- [PROVIDED DATA]
— start —

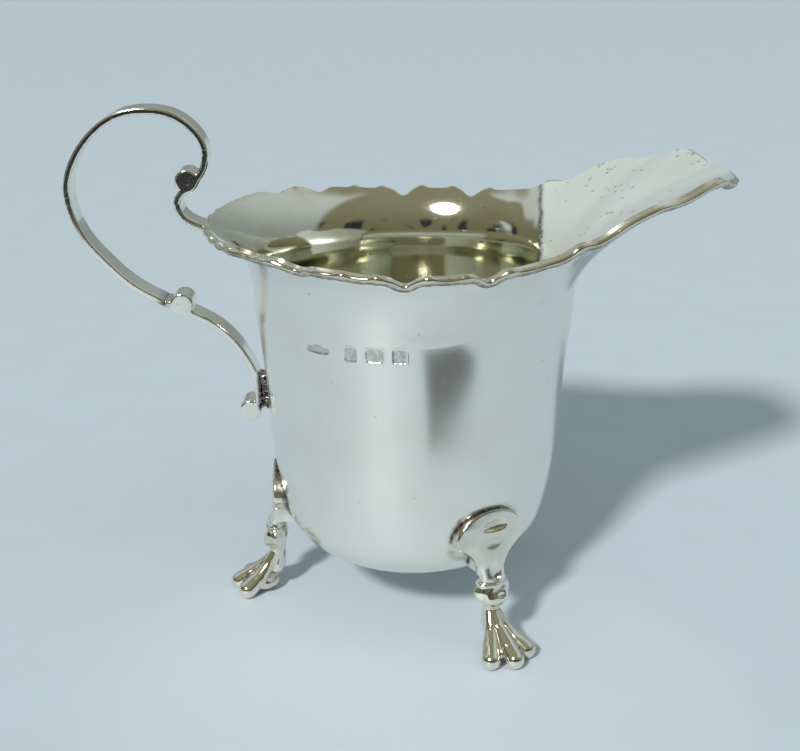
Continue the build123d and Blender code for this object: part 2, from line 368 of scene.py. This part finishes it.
def cup_darkening_and_painted_shade(x, y, z):
    """Darker around the handle's joints and in the punch marks; painted shade around the feet, where
    their pads meet the cup.
    """
    outside = np.hypot(x, y) > flare_radius(z) - WALL / 2
    angle = np.degrees(np.arctan2(y, x))
    halo = near(x, y, z, (-30.0, 0, 44.6), 3.6) + near(x, y, z, (-37.0, 0, 77.0), 2.5)
    for bearing in FEET.values():
        away = (angle - bearing + 180) % 360 - 180
        gap = pad_outline(np.radians(away) * 28.0, z)
        halo = halo + 0.7 * np.exp(-(gap / 0.55) ** 2) * (z > 17.5)
    marks = 0.4 * np.clip(punched(angle, z) / PUNCH_DEPTH, 0, 1)
    return (halo + marks) * outside


def satin_within(slots, x, y, z):
    """Of the polished inside, what lies beyond the crease is satin, down to a little height."""
    beyond = x > CREASE + (z - FLARE_BOTTOM) * CREASE_LEAN
    return np.where((slots == 1) & beyond & (z > SATIN_BOTTOM), 2, slots)


def build_cup(materials):
    fine_from, fine_to = PUNCHES[0][0] - 7, PUNCHES[-1][0] + 4
    angles = np.concatenate([np.arange(-SEAM, -SEAM + 360, 0.5),
                             np.arange(fine_from, fine_to, 0.5) + 360.25])
    angles = np.unique(np.where(angles > 180, angles - 360, angles))
    line = WALL_LINE[np.unique(np.round(np.linspace(3, 399, 110)).astype(int))]
    heights = np.concatenate([line[:, 1], np.arange(59.6, 63.4, 0.16)])
    heights = np.unique(heights[heights > WALL_LINE[3, 1] - 1e-6])
    mesh = Mesh()
    a, z = np.meshgrid(angles, heights)
    blend = smooth((FLARE_BOTTOM - z) / 3)
    radius = cup_radius(z) + (waviness(a, z) - punched(a, z)) * blend
    outer = around(radius, a, z)
    mesh.grid(outer, wrap=True)
    slope = np.gradient(WALL_LINE, axis=0)
    slope /= np.linalg.norm(slope, axis=1, keepdims=True)
    within = WALL_LINE + np.stack([-slope[:, 1], slope[:, 0]], 1) * WALL
    within = within[np.unique(np.round(np.linspace(3, 399, 100)).astype(int))]
    a, r = np.meshgrid(angles, within[:, 0])
    z = np.meshgrid(angles, within[:, 1])[1]
    wave = waviness(a, z) * smooth((FLARE_BOTTOM - z) / 3)
    inner = around(r + wave, a, z)
    mesh.grid(inner, wrap=True, flip=True, slot=1)
    for ring, slot, flip in ((outer[0], 0, True), (inner[0], 1, False)):
        hub = np.concatenate([ring, [ring.mean(0)]])
        n = len(ring)
        index = np.arange(n)
        fan = np.stack([index, np.roll(index, -1), np.full(n, n)], -1)
        mesh.add(hub, fan[:, ::-1] if flip else fan, slot)
    within_lip = angles[np.abs(angles) <= SEAM]
    rim = np.stack([around(cup_radius(FLARE_BOTTOM), within_lip, FLARE_BOTTOM),
                    around(cup_radius(FLARE_BOTTOM) - WALL, within_lip, FLARE_BOTTOM)])
    mesh.grid(rim)
    rest = np.concatenate([angles[angles >= SEAM], angles[angles <= -SEAM] + 360])
    folded = np.where(rest > 180, rest - 360, rest)
    a, t = np.meshgrid(folded, np.linspace(0, 1, 30))
    flare_out, flare_in = upper_sheet(a, t, 0), upper_sheet(a, t, WALL)
    mesh.grid(flare_out)
    mesh.grid(flare_in, flip=True, slot=1)
    mesh.grid(np.stack([flare_out[-1], flare_in[-1]]))
    mesh.grid(np.stack([flare_out[:, 0], flare_in[:, 0]]), flip=True)
    mesh.grid(np.stack([flare_out[:, -1], flare_in[:, -1]]))
    return mesh.build("cup", materials, cup_darkening_and_painted_shade, paint=satin_within)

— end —

- [EXERCISE DIRECTIONS]
Word for word, reproduce the listing above from its start up to and including the line that has "return np.where((slots == 1)". Give only those lines.

- [RESULT]
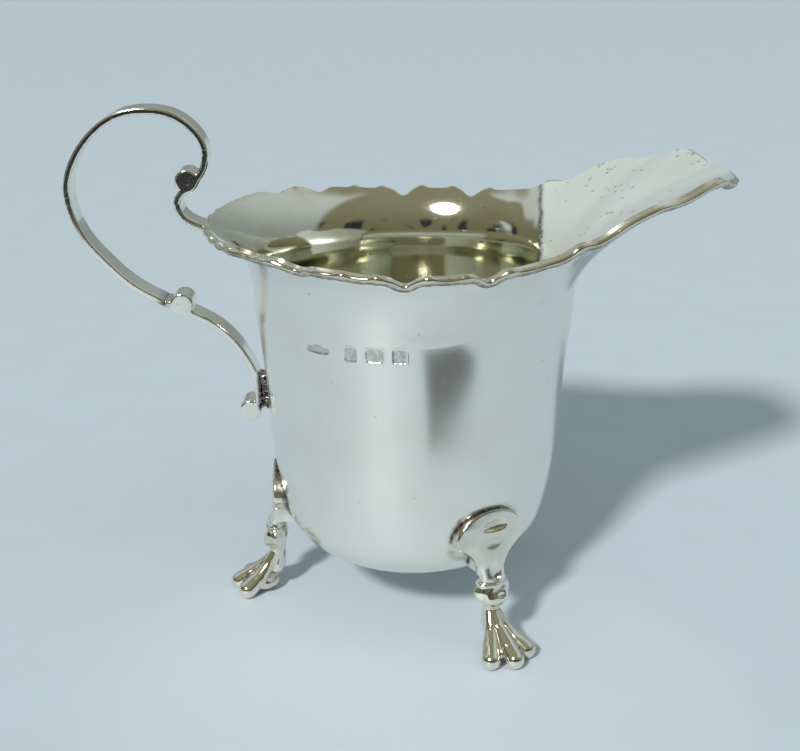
Continue the build123d and Blender code for this object: part 2, from line 368 of scene.py. This part finishes it.
def cup_darkening_and_painted_shade(x, y, z):
    """Darker around the handle's joints and in the punch marks; painted shade around the feet, where
    their pads meet the cup.
    """
    outside = np.hypot(x, y) > flare_radius(z) - WALL / 2
    angle = np.degrees(np.arctan2(y, x))
    halo = near(x, y, z, (-30.0, 0, 44.6), 3.6) + near(x, y, z, (-37.0, 0, 77.0), 2.5)
    for bearing in FEET.values():
        away = (angle - bearing + 180) % 360 - 180
        gap = pad_outline(np.radians(away) * 28.0, z)
        halo = halo + 0.7 * np.exp(-(gap / 0.55) ** 2) * (z > 17.5)
    marks = 0.4 * np.clip(punched(angle, z) / PUNCH_DEPTH, 0, 1)
    return (halo + marks) * outside


def satin_within(slots, x, y, z):
    """Of the polished inside, what lies beyond the crease is satin, down to a little height."""
    beyond = x > CREASE + (z - FLARE_BOTTOM) * CREASE_LEAN
    return np.where((slots == 1) & beyond & (z > SATIN_BOTTOM), 2, slots)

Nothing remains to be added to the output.